Os posts são frenéticos, desorganizados, ilógicos, cómicos e deliberadamente ofensivos. E Anon educou-se através do meme, a imagem macro com uma dúzia de palavras sobrepostas, a simplificação máxima de qualquer assunto, centrifugado numa constatação extrema, numa comparação denunciadora, numa única conclusão possível.

O grande perigo e a grande potencialidade dos memes são, por um lado, a simplicidade extrema que facilita a difusão e, por outro, a ambiguidade da intenção que facilita a assumpção ideológica. Muitas páginas de memes são simultaneamente humorísticas e políticas, confundindo deliberadamente a sátira com a afirmação política. Foi assim que, meio a brincar, meio a sério, de piada racista em meme sexista, defendendo a sua «liberdade» de ser «politicamente incorrecto», Anon acabou feito um militante nazi. Completamente a sério.
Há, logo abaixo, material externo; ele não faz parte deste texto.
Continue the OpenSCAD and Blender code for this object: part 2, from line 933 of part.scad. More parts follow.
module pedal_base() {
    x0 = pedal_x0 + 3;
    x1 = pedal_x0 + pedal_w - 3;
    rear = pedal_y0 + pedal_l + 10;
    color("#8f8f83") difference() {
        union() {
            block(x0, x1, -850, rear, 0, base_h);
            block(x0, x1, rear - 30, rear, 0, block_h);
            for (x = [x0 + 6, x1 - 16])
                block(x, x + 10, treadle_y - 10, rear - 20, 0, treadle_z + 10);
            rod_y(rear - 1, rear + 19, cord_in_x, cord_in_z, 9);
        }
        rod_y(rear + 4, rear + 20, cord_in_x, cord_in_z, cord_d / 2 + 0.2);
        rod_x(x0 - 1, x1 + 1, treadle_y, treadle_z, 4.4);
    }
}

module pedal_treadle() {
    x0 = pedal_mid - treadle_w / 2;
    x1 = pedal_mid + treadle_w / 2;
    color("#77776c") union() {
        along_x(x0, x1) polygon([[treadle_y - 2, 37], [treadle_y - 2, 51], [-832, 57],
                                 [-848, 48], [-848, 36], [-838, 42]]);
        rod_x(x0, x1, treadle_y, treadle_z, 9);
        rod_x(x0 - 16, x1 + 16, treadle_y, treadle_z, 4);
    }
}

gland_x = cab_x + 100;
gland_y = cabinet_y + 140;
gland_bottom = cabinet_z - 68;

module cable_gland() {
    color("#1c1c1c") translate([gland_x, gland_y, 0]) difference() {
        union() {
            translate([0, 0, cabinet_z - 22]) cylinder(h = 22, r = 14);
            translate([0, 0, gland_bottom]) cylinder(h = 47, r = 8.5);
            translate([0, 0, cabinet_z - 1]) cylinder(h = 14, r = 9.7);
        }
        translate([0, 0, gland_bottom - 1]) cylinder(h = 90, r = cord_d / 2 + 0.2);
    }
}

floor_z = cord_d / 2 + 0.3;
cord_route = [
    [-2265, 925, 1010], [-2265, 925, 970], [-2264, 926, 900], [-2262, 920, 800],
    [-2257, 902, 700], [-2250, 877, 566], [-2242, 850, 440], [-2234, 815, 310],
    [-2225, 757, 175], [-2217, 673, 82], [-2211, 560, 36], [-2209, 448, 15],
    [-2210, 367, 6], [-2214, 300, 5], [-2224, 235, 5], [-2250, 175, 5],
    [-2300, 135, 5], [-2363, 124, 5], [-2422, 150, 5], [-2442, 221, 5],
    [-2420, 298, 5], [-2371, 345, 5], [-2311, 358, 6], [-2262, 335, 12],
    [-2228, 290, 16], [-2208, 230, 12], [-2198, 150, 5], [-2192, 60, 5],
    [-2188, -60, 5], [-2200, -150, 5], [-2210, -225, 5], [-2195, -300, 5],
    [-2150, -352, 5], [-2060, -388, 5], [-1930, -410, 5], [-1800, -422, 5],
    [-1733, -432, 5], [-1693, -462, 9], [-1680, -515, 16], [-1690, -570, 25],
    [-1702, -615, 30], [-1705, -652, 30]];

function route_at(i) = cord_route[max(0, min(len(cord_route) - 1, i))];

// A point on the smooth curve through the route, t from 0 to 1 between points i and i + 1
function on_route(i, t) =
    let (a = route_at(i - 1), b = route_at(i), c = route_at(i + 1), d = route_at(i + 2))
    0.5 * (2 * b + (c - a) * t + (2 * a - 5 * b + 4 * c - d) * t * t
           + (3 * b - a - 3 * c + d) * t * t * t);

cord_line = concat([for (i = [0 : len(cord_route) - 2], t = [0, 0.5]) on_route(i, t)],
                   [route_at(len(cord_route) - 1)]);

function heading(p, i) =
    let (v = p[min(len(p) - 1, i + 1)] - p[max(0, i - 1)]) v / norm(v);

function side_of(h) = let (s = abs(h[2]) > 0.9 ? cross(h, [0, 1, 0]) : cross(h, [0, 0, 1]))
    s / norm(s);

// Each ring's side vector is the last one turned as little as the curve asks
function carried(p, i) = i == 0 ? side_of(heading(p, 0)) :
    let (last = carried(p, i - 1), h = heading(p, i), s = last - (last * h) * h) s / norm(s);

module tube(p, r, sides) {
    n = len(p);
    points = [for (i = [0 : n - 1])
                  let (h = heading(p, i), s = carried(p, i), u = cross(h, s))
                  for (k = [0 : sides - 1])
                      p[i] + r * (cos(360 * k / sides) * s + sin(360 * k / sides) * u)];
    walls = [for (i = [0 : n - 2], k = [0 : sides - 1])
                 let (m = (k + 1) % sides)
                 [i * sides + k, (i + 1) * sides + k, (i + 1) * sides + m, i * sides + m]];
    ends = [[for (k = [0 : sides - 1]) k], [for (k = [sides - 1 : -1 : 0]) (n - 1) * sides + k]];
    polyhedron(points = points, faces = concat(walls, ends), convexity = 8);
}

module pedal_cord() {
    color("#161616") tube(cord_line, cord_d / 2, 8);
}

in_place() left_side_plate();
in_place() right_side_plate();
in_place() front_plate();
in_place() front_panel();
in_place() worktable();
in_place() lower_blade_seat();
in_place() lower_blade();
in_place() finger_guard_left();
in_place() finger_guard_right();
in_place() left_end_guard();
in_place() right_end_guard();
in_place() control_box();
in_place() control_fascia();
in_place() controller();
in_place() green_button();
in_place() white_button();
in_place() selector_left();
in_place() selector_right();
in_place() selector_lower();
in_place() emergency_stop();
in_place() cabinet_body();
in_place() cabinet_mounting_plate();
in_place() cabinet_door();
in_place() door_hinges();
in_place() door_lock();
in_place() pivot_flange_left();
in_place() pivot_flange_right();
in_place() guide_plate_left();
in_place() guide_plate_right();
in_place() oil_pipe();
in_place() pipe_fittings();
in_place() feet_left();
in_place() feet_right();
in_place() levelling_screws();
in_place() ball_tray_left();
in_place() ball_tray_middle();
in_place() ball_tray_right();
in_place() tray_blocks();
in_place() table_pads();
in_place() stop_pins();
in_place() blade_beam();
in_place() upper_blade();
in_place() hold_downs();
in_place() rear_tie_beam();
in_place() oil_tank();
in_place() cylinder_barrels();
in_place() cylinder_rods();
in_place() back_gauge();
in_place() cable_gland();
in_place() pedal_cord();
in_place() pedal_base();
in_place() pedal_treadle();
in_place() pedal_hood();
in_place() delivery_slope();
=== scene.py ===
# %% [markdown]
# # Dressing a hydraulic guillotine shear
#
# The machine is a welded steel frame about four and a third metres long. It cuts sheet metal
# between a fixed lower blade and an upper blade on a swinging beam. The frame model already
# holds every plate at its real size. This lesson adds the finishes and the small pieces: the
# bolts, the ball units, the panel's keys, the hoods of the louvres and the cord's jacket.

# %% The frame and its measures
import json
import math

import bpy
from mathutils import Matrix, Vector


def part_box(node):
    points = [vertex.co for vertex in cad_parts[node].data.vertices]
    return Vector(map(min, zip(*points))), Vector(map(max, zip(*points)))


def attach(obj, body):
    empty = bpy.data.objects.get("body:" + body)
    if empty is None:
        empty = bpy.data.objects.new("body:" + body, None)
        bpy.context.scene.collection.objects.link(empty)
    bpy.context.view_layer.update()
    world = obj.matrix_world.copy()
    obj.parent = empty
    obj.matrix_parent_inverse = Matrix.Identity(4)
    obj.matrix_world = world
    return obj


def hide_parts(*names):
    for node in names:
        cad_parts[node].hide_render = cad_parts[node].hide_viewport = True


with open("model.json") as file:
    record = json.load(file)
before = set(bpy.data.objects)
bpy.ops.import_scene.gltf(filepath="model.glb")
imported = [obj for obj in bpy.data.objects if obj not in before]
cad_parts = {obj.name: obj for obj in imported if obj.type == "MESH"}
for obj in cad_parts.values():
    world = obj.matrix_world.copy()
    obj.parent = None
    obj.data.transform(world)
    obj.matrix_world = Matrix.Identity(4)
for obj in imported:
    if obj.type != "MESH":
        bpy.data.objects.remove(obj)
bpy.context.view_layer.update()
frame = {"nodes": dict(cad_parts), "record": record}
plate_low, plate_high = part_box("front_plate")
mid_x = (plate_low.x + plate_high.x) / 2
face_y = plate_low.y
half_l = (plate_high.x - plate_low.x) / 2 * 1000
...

Se hoje não sobram dúvidas sobre o impacto dos memes como forma de propaganda política, permanece o mistério da viabilidade do fenómeno Breitbart, e respectiva alt-right, na Europa.

Se é certo que, em França, Pepe ainda não galgou os muros da fachosphère e, em Inglaterra, Milo Yiannopoulos é um desconhecido na própria terra, o principal ingrediente da alt-right não é uma cultura nacional, mas uma cultura geracional.
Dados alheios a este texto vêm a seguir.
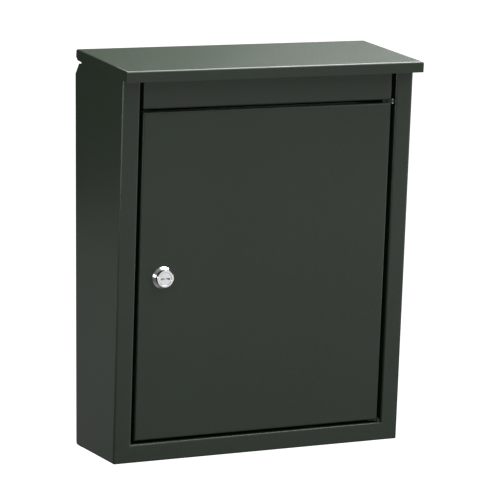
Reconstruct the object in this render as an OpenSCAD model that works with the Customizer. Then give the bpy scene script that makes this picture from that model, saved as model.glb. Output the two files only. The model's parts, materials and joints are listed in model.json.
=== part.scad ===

Anon é um jovem adulto desempregado, com contrato precário ou altamente explorado; cresceu a jogar videojogos e imerso na produção cultural dos EUA ou do Japão, que tem como principais referências; recorre quase exclusivamente à Internet para se informar, expressar e se relacionar com o outro; faltam-lhe as capacidades sociais para interagir com outras pessoas e em particular com as mulheres.

O segredo da alt-right é dizer a Anon que, como o sapo Pepe, pode ter orgulho em tudo isso. Basta aceitar que essa realidade nunca irá mudar e destruir tudo e todos aqueles que o recordem de que, no fundo, gostava de ter outra vida.